An ethernet network launched Monday will connect research institutions in New Brunswick and PEI to each other at gigabit speeds.

The NB/PEI Research Grid, officially opened by New Brunswick Premier Bernard Lord, is an $11.4-million collaborative effort between the provinces that will take advantage

of it, as well as other public sector interests and members of the NB/PEI Educational Computer Network. The money was spent not only on establishing the network but on hardware within some of the institutions to take advantage of it.

The grid will initially connect about 10 points across the provinces, including universities, colleges and National Research Council sites. Schools, hospitals and businesses that conduct research and qualify for its use may be added to the network at a later date.

The project was originally proposed more than two years ago and has been in a test phase since last summer. The PEI leg of the network has been operational for some time, but was only recently connected to New Brunswick.
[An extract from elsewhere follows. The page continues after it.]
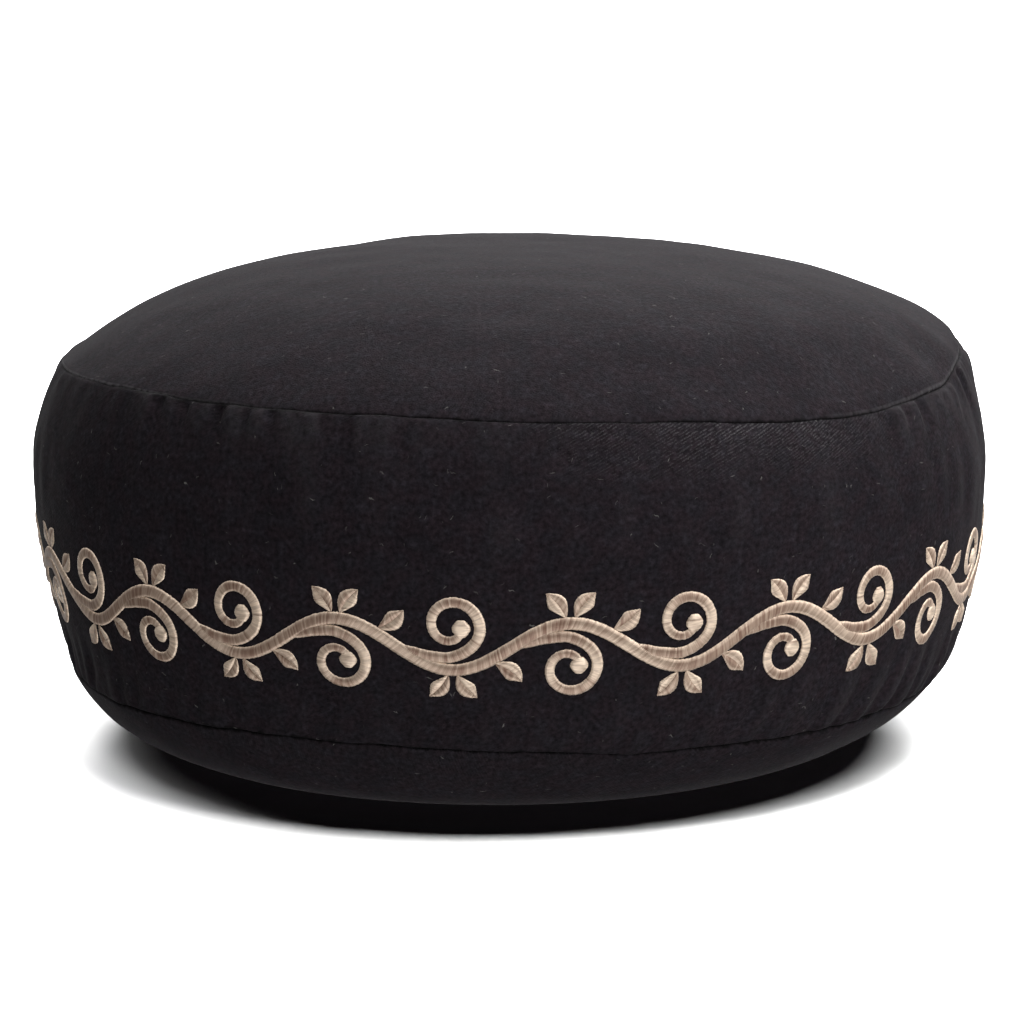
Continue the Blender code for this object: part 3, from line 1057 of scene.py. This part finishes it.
# The thread's colour runs from the dark end, which also carries its painted shade, to the pale
# end
THREAD_PALE = (1.0, 0.82, 0.64, 1.0)
THREAD_DARK = (0.20, 0.11, 0.075, 1.0)
THREAD_FIBRES = (7000.0, 500.0, 1.0)
THREAD_BUNDLES = (1300.0, 160.0, 1.0)
BUNDLE_TONES = ((0.38, 0.62), (0.58, 1.0))
FIBRE_TONE = (0.5, 0.75)
FIBRE_HEIGHT = 0.00008
FIBRE_BUMP = 0.4
THREAD_FINISH = {
    "Metallic": 0.35,
    "Roughness": 0.42,
    "Anisotropic": 0.9,
    "Sheen Weight": 0.25,
    "Sheen Roughness": 0.3,
}


def twill_ribs(nodes, place, angle_deg):
    """The twill's diagonal ribs: 1 on a rib, and less along the stretches that are faint."""
    along_rib = nodes.mapped(place, -math.radians(angle_deg))
    phase = nodes.product(nodes.axis(along_rib, "Y"), 2 * math.pi / TWILL_PITCH)
    phase = nodes.math("ADD", phase, nodes.grain(place, *RIB_WOBBLE))
    rib = nodes.math("MULTIPLY_ADD", nodes.math("SINE", phase), 0.5, 0.5)
    stretches = nodes.noise(nodes.mapped(along_rib, scale=RIB_STRETCHES), 1.0)
    return nodes.product(rib, nodes.ramp(stretches, STRETCHES_SHOW))


def seam_shade(nodes, place):
    """Painted shade down in a seam, broken up by noise along it."""
    share = nodes.product(nodes.attribute("from_seam"), 1 / SEAM_SHADE_WIDTH)
    share = nodes.math("ADD", share, nodes.grain(place, *SEAM_SHADE_BREAKUP))
    return nodes.ramp(share, SEAM_PAINTED_SHADE)


def lint_fibres(nodes, place):
    """Where a short fibre of lint lies on the cloth."""
    bend = nodes.noise(place, LINT_BENDS, output="Color")
    inputs = {0: bend, 1: LINT_BEND, 2: place}
    bent = nodes.add("VectorMath", inputs, operation="MULTIPLY_ADD").outputs[0]
    fibres = None
    for turn_deg, long_mm, wide_mm, size in LINT_FIBRES:
        room = (1 / (long_mm * MM), 1 / (wide_mm * MM), 1.0)
        laid = nodes.mapped(bent, math.radians(turn_deg), room)
        cells = nodes.add("TexVoronoi", {"Vector": laid, "Scale": 1.0})
        lies = nodes.ramp(cells.outputs["Distance"], ((size * LINT_CORE, 1.0), (size, 0.0)))
        lies = nodes.product(lies, nodes.ramp(cells.outputs["Color"], LINT_CHANCE))
        fibres = lies if fibres is None else nodes.math("MAXIMUM", fibres, lies)
    return fibres


def rib_paleness_and_sheen(nodes, place, shows):
    """How pale the ribs are painted: by one share all over, as a pattern, or for the strip as a
    painted sheen under its top seam.
    """
    nap = nodes.patchy(place, *NAP)
    if shows != "painted_sheen_below_seam":
        return nodes.product(nap, shows)
    up = nodes.product(nodes.axis(place, "Y"), 1 / STRIP_WIDTH)
    along_strip = nodes.product(nodes.axis(place, "X"), 1 / GIRTH)
    return nodes.product(nap, nodes.ramp(up, PAINTED_SHEEN_UP), nodes.ramp(along_strip, PAINTED_SHEEN_ROUND))


def dye_and_seam_shade(nodes, place):
    """The dye: uneven, fuzzy, here warmer and there cooler, with painted shade down in the seams.
    """
    fuzz = nodes.product(nodes.grain(place, *FUZZ), nodes.patchy(place, *CLUMPS))
    shade = nodes.product(nodes.grain(place, *DYE), fuzz, seam_shade(nodes, place))
    black = nodes.mix(nodes.patchy(place, *HUES), WARM_BLACK, COOL_BLACK)
    return nodes.mix(1.0, black, shade, "MULTIPLY")


def twill_material(name, angle_deg, relief, shows):
    """Black cotton twill. Its ribs stand up by a share of their full height, and show pale in
    its dye by a share, or on the strip as a painted sheen under its top seam."""
    nodes = Nodes(name)
    place = nodes.uv("cloth")
    ribs = twill_ribs(nodes, place, angle_deg)
    yarn = nodes.product(nodes.noise(place, *YARN), YARN_HEIGHT)
    height = nodes.math("ADD", nodes.product(ribs, relief), yarn)
    normal = nodes.bump(height, TWILL_BUMP, RIB_HEIGHT)

    # Pale ribs: a pattern on the panels, and on the strip a painted sheen under its top seam
    pale = nodes.product(ribs, rib_paleness_and_sheen(nodes, place, shows), nodes.patchy(place, *FLECKS))
    pale = nodes.product(pale, RIBS_SHOW)
    # Paleness painted at points: a highlight on the top panel's rolled edge, and partly worn,
    # partly painted highlight on the strip's fold crests
    wear_and_highlight = nodes.product(nodes.attribute("wear_and_highlight"), nodes.patchy(place, *WEAR_AND_HIGHLIGHT_PATCHES))
    pale = nodes.math("MAXIMUM", pale, wear_and_highlight)
    colour = nodes.mix(pale, dye_and_seam_shade(nodes, place), PALE_RIBS_AND_HIGHLIGHT)
    colour = nodes.mix(lint_fibres(nodes, place), colour, LINT)
    return nodes.finish({"Base Color": colour, "Normal": normal, **CLOTH_FINISH})


def thread_material():
    """Champagne satin thread: each thread has its own lightness with painted shade and sheen, and
    fine fibres run along it.
    """
    nodes = Nodes("champagne_satin_thread")
    stitch = nodes.uv("stitch")
    fibre = nodes.noise(nodes.mapped(stitch, scale=THREAD_FIBRES), 1.0, 3.0)
    bundle = nodes.noise(nodes.mapped(stitch, scale=THREAD_BUNDLES), 1.0)
    fibre_tone = nodes.math("MULTIPLY_ADD", fibre, *FIBRE_TONE)
    shade = nodes.product(nodes.attribute("tone_and_shade"), fibre_tone, nodes.ramp(bundle, BUNDLE_TONES))
    colour = nodes.mix(shade, THREAD_DARK, THREAD_PALE)
    normal = nodes.bump(fibre, FIBRE_BUMP, FIBRE_HEIGHT)
    tangent = nodes.add("Tangent", {}, direction_type="UV_MAP", uv_map="stitch")
    inputs = {"Base Color": colour, "Normal": normal, "Tangent": tangent.outputs[0]}
    return nodes.finish({**inputs, **THREAD_FINISH})


def paper_material():
    finish = {"Base Color": PAPER_COLOUR, "Roughness": 1.0, "Specular IOR Level": 0.0}
    return Nodes("white_paper").finish(finish)


# The camera, the lights and the floor

def add_camera():
    camera = new_object("camera", bpy.data.cameras.new("camera"))
    camera.data.sensor_width = SENSOR_WIDTH
    camera.data.lens = LENS
    camera.location = (CAMERA_ASIDE, -CAMERA_DISTANCE, CAMERA_HEIGHT)
    camera.rotation_euler = (math.pi / 2 - CAMERA_TILT, 0, 0)
    bpy.context.scene.camera = camera


def add_light(name, azimuth_deg, elevation_deg, width_deg, strength):
    """A light as even as a large far softbox, from a direction that may be below the floor."""
    turn, lift = math.radians(azimuth_deg), math.radians(elevation_deg)
    source = (math.sin(turn) * math.cos(lift), -math.cos(turn) * math.cos(lift), math.sin(lift))
    data = bpy.data.lights.new(name, "SUN")
    data.angle = math.radians(width_deg)
    data.energy = strength
    light = new_object(name, data)
    light.rotation_euler = Vector(source).to_track_quat("Z", "Y").to_euler()
    return light


def light_only(light, receivers):
    """Let a light fall on these objects alone. Anything still shades them from it."""
    lit = bpy.data.collections.new("lit_by_" + light.name)
    for receiver in receivers:
        lit.objects.link(receiver)
    light.light_linking.receiver_collection = lit


def add_world():
    """White where the camera sees it, and no light of its own."""
    world = bpy.data.worlds.new("studio")
    world.use_nodes = True
    bpy.context.scene.world = world
    tree = world.node_tree
    backdrop = tree.nodes["Background"]
    backdrop.inputs["Color"].default_value = (1.0, 1.0, 1.0, 1.0)
    path = tree.nodes.new("ShaderNodeLightPath")
    tree.links.new(path.outputs["Is Camera Ray"], backdrop.inputs["Strength"])


def add_paper():
    """The floor. It neither shades nor lights the cushion, so light may come up through it."""
    mesh = bpy.data.meshes.new("floor_paper")
    square = ((-1, -1), (1, -1), (1, 1), (-1, 1))
    corners = [(x * FLOOR_HALF, y * FLOOR_HALF, 0.0) for x, y in square]
    mesh.from_pydata(corners, [], [(0, 1, 2, 3)])
    paper = new_piece("floor_paper", mesh, paper_material())
    paper.visible_diffuse = False
    paper.visible_glossy = False
    paper.visible_shadow = False
    return paper


def add_studio(pieces):
    """White paper that burns out beyond the shadow, and softer light on the cushion."""
    bpy.context.scene.view_settings.view_transform = "Standard"
    add_world()
    paper = add_paper()
    for row in PAPER_LIGHTS:
        light_only(add_light("paper_light", *row), [paper])
    for row in PIECE_LIGHTS:
        light_only(add_light("softbox", *row), pieces)


def centred(grids):
    """Grids moved together, so that the box of their points stands over the origin."""
    low = np.min([grid.reshape(-1, 3).min(axis=0) for grid in grids], axis=0)
    high = np.max([grid.reshape(-1, 3).max(axis=0) for grid in grids], axis=0)
    shift = (low + high) / 2 * (1, 1, 0)
    return [grid - shift for grid in grids]


def add_cushion():
    """The strip and the two panels, with the strip's points and rows for the embroidery."""
    strip, v, wear_and_highlight = strip_grid()
    crown_outline = panel_outline(TOP_SEAM_RADIUS, crown_height)
    base_outline = panel_outline(BASE_SEAM_RADIUS, base_height)
    crown, crown_flat, crown_rows = panel_grid(crown_outline, top=True)
    base, base_flat, base_rows = panel_grid(base_outline, top=False)
    strip, crown, base = centred([strip, crown, base])
    base[..., 2] = np.maximum(base[..., 2], 0.0)
    crown, crown_flat, crown_rows = crown[::-1], crown_flat[::-1], crown_rows[::-1]

    strip_twill = twill_material("black_twill_strip", STRIP_TWILL_DEG, STRIP_RELIEF, "painted_sheen_below_seam")
    panel_twill = twill_material(
        "black_twill_panels", PANEL_TWILL_DEG, PANEL_RELIEF, PANEL_RIBS_SHOW
    )
    from_seam = np.minimum(v, v[-1] - v)
    unpainted_base = np.zeros(base.shape[:2])
    parts = (
        (strip_twill, "side_strip", strip, strip_uv(v), from_seam, wear_and_highlight, None),
        (panel_twill, "top_panel", crown, crown_flat, crown_rows, edge_highlight(crown_rows), -1),
        (panel_twill, "base_panel", base, base_flat, base_rows, unpainted_base, 0),
    )
    pieces = []
    for twill, name, *grid in parts:
        piece = new_piece(name, round_grid_mesh(name, *grid), twill)
        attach(piece, BODY)
        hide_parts("cushion")
        pieces.append(piece)
    return pieces, strip, v


def add_embroidery(strip, v_rows):
    """The scroll border, sewn through the strip all the way round."""
    draws = np.random.default_rng(EMBROIDERY_SEED)
    thread = thread_material()
    pieces = []
    parts = (
        ("embroidery_stem", stem_patches(draws)),
        ("embroidery_tendrils", tendril_patches(draws)),
        ("embroidery_leaves", leaf_patches(draws)),
    )
    for name, patches in parts:
        piece = new_piece(name, patches_mesh(name, patches, strip, v_rows), thread)
        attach(piece, BODY)
        pieces.append(piece)
    return pieces


add_camera()
cloth, strip, v_rows = add_cushion()
add_studio(cloth + add_embroidery(strip, v_rows))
“”It took a lot time to put together the business model for all of these players and convince all of these folks that a high-end research network of this magnitude was something that the Maritimes needed to invest in,”” said Paul Hatcher, senior vice-president of sales and marketing for Group Telecom, the company that helped set up the network.

Now that the research grid is up and running, institutions like the University of New Brunswick can look forward to connectivity improvements of several orders of magnitude. The previous network that connected UNB with other universities across the province was 30 megabits “”and that’s not nearly fast enough,”” said UNB’s chief information officer Greg Sprague, who is also on the board of the NB/PEI ECN and is the regional representative for CANARIE Inc., Canada’s not-for-profit Internet agency.

The improved network is 40 times faster than its predecessor and can handle 52 million voice lines. It should help universities in the Maritimes attract new faculty, said Sprague. “”They want high speed networks so that they can work with their colleagues around the world.

“”Whether it’s a telescope in Hawaii or a genome database in Texas . . . you typically want to access to that kind of information, and you need high speed networks to download, to mine, to process, to do research on those kinds of large databases.””

The research grid runs six fibre rings and has dual paths for built-in redundancy. If one is disrupted for any reason, the second will shoulder the bandwidth load.

Now that increased bandwidth is available Sprague is expected the amount of traffic across the grid to skyrocket. The one gigabit ethernet network should suffice for several years to come, he said. Should those needs be exceeded, the grid can scale to up to 10 gigabits.

The NB/PEI ECN was formed in 1970 and initially ran a network across the provinces at 1200 baud. “”So we’re now a million times that,”” said Sprague. “”We’ve been promoting sharing between the universities, sharing of networks . . . sharing of skills and ideas, so this is just one more piece of this joint venture.””

The Internal networks within some of the institutions that are connected to the grid may also be upgraded to take advantage of the increase in bandwidth.